Ce jeu d’attraction des consommateurs est tout à fait légal jusqu’au moment où le compétiteur, mal intentionné ou trop vaillant, en abuse.

C’est là que la victime de cet abus pourra intenter devant le juge une action en concurrence déloyale dont la théorie est une de ces constructions prétoriennes par excellence s’il en fut.

Les juges ont construit pièce par pièce depuis le 19e siècle cette action et la Cour de cassation dans son arrêt en date du 21 octobre 2014 confirmant l’arrêt de la Cour d’appel de Paris du 15 février 2013 n’y fait pas exception.

Dans cette affaire, la société Sartore & Compagnie commercialisait une paire de chaussure de type derby et, il lui était apparu que la société directement concurrente, SAS ZV France (exerçant sous le nom commercial de Zadig & Voltaire), offrait à la vente des chaussures reprenant les mêmes caractéristiques que les siennes. La SAS ZV France contestant la similitude des chaussures invoquait à cette fin l’apposition du logo « Zadig & Voltaire » incrusté à l’arrière de la chaussure.

Afin de caractériser la concurrence déloyale, les juges regardent, en l’absence de copie servile, si l’imitation des produits du concurrents entraine une similitude de nature à entrainer une confusion dans l’esprit de la clientèle normalement avertie.

Quand il s’agit de chaussure, le consommateur n’est généralement pas en mesure d’effectuer une comparaison technique d’autant plus que les chaussures en litiges ne sont souvent pas vendues ensemble dans les mêmes boutiques.

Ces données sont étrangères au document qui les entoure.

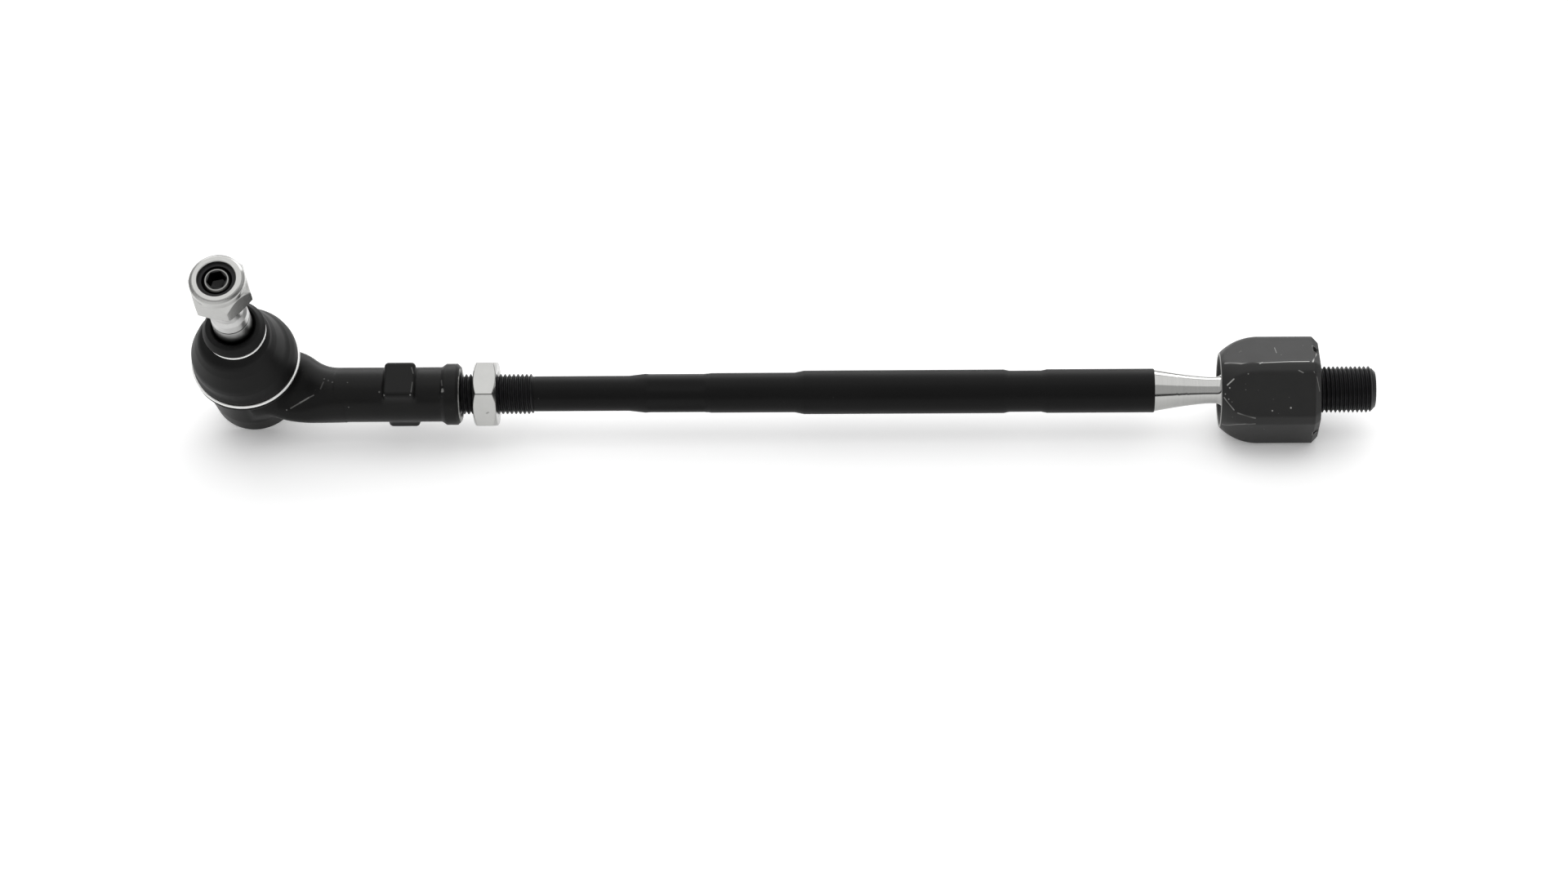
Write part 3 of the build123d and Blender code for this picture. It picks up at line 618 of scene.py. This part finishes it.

En l’espèce, la mise sur la marché de modèles présentant les mêmes combinaisons, le même agencement ainsi que les mêmes couleurs créent sans aucun doute un risque de confusion et, la Cour précise, quand bien même le concurrent aurait pris la peine d’apposer son logo.

Rappelons que la précision par la Cour d’appel selon laquelle la reprise des combinaisons des différents éléments traduit la « volonté délibérée » de la société ZV d’entretenir la confusion n’était pas utile. En effet, l’intention de nuire n’est pas une condition de la concurrence déloyale et pour reprendre Mr Yves Picod ce qui importe n’est pas « la loyauté du concurrent mais la loyauté dans la concurrence ».

Ainsi la vente de chaussures reprenant les caractéristiques de sa concurrente directe constitue un acte de concurrence déloyale et l’apposition du logo ne sauraient supprimer tout risque de confusion.